Depuis mon enfance je cherche à rentrer en contact intensément avec les éléments naturels. Je dessine par tous les temps, en toute saison, en extérieur. La pluie, la marée, la lumière solaire, la chaleur, le froid, la nuit portent leur empreinte sur mes encres et sont les acteurs de mes dessins. Je cherche à employer les phénomènes naturels au cœur desquels je prends place, à exalter la singularité de chaque instant et de chaque lieu.
© Yann Bagot-Eruptions
Y a-t-il une collaboration qui vous a marquée ? Parlez-nous de ce cette rencontre et du travail que vous avez effectué ensemble...

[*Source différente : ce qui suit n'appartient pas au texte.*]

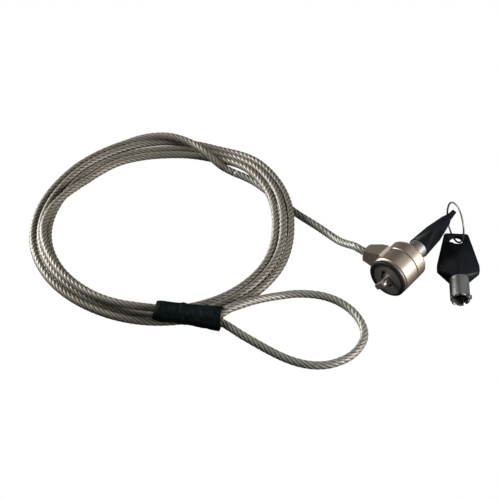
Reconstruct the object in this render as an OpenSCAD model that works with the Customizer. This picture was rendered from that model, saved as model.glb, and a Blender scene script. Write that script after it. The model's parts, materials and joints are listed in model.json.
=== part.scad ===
// Laptop cable lock: a swivelling tubular-key lock head on a plastic-covered steel
// cable that ends in a crimped loop, with two keys on a wire ring.
// The lock's axis is Y. The origin is where that axis crosses the front contact face.
// The key goes in from +Y, the T bar points to -Y, and the lock lies on z = floor_z.

/* [Barrel] */
// Outside diameter of the barrel
barrel_d = 20; // [18:0.5:24]
// Length of the swivel collar
collar_l = 9.2; // [8.6:0.2:12]
// Length of the lock head behind the collar
head_l = 6.5; // [6:0.5:10]
// Diameter of the lock's sleeve inside the collar
sleeve_d = 15.2; // [14.6:0.1:15.8]
// Radial clearance between the collar and the sleeve
swivel_clearance = 0.08; // [0.04:0.02:0.1]
// Gap at each end of the collar
collar_gap = 0.15; // [0.1:0.05:0.3]
// Chamfer on the barrel's edges
edge = 0.5; // [0.2:0.1:0.8]

/* [Front face] */
// Thickness of the rubber ring that touches the laptop
pad_t = 1.3; // [1:0.1:1.6]
// Width of the rubber ring
pad_w = 2; // [1.6:0.1:2.4]
// Thickness of the metal flange behind the rubber ring
flange_t = 1; // [0.8:0.1:1.4]
// How far the metal disc lies below the rubber's face
disc_recess = 0.35; // [0.2:0.05:0.6]
// Diameter of the well round the T bar
well_d = 7.2; // [6.8:0.1:7.8]
// Length of the assembly slot across the well
slot_l = 9.4; // [8:0.2:11]
// Width of the assembly slot
slot_w = 2.8; // [2.2:0.1:3]
// Roll angle of the assembly slot
slot_roll = 128; // [100:1:150]

/* [T bar] */
// Diameter of the T bar's stem
stem_d = 2.7; // [2.4:0.1:2.8]
// Clear length of the stem in front of the contact face
stem_reach = 4; // [2.6:0.1:4.4]
// Length of the T bar's head
tee_l = 6.6; // [6:0.1:6.8]
// Width of the T bar's head
tee_w = 2.6; // [2.2:0.1:2.8]
// Thickness of the T bar's head
tee_t = 1.9; // [1.4:0.1:2.2]
// Roll angle of the T bar's head in the open position
tee_roll = 48; // [30:1:60]
// Diameter of the collar at the T bar's root
root_d = 6; // [5.6:0.1:6.4]
// Thickness of that collar
root_t = 0.8; // [0.6:0.1:1]
// Diameter of the T bar's tang inside the plug
tang_d = 2.6; // [2.4:0.1:2.8]

/* [Tubular cylinder] */
// Diameter of the cylinder bore inside the sleeve
cylinder_d = 11.5; // [11.2:0.1:11.8]
// Number of pin stacks
pin_count = 7; // [5:1:8]
// Radius of the circle on which the pins stand
pin_circle_r = 4.2; // [4.1:0.05:4.3]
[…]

La collaboration à laquelle je tiens le plus est celle qui me lie à Kevin Lucbert et Nat Mikles, au sein du collectif Ensaders, ce sont deux dessinateurs que j'admire et qui sont mes amis. En dessinant avec eux, je continue d'apprendre beaucoup, l'énergie collective qui nous unit est très complémentaire de l'énergie qui nous permet de mener nos projets personnels.
Une autre collaboration compte beaucoup pour moi. Depuis deux ans, je contribue au magazine en ligne Citizen Jazz; je dessine les musiciens de jazz au cours de concerts, et publie ainsi des reportages dessinés de concerts de jazz. Cette musique me passionne depuis toujours et je dessine les musiciens de jazz depuis plusieurs années, c'est un monde d'invention, d'expérimentation et de partage pour lequel je ressens beaucoup d'admiration.
© Yann Bagot-L'arche
Avez-vous des projets en cours ou à venir dont vous souhaiteriez nous parler ?
Au sein du collectif Ensaders, nous avons proposé ENCREZ LIBRES, une installation participative qui est actuellement dans la grande halle duPparc de la Villette, à Paris, jusqu'à mi septembre. C'est une fresque participative de 20 m de long, sur laquelle tous les publics sont invités à participer en accès libre à l'aide des tampons que nous avons créés, en vue de représenter la ville de futur idéale.
Personnellement, je viens de publier un recueil de dessins, Mutis Liber, aux éditions Solo Ma Non Troppo, et prépare plusieurs publications et expositions qui verront le jour à la rentrée.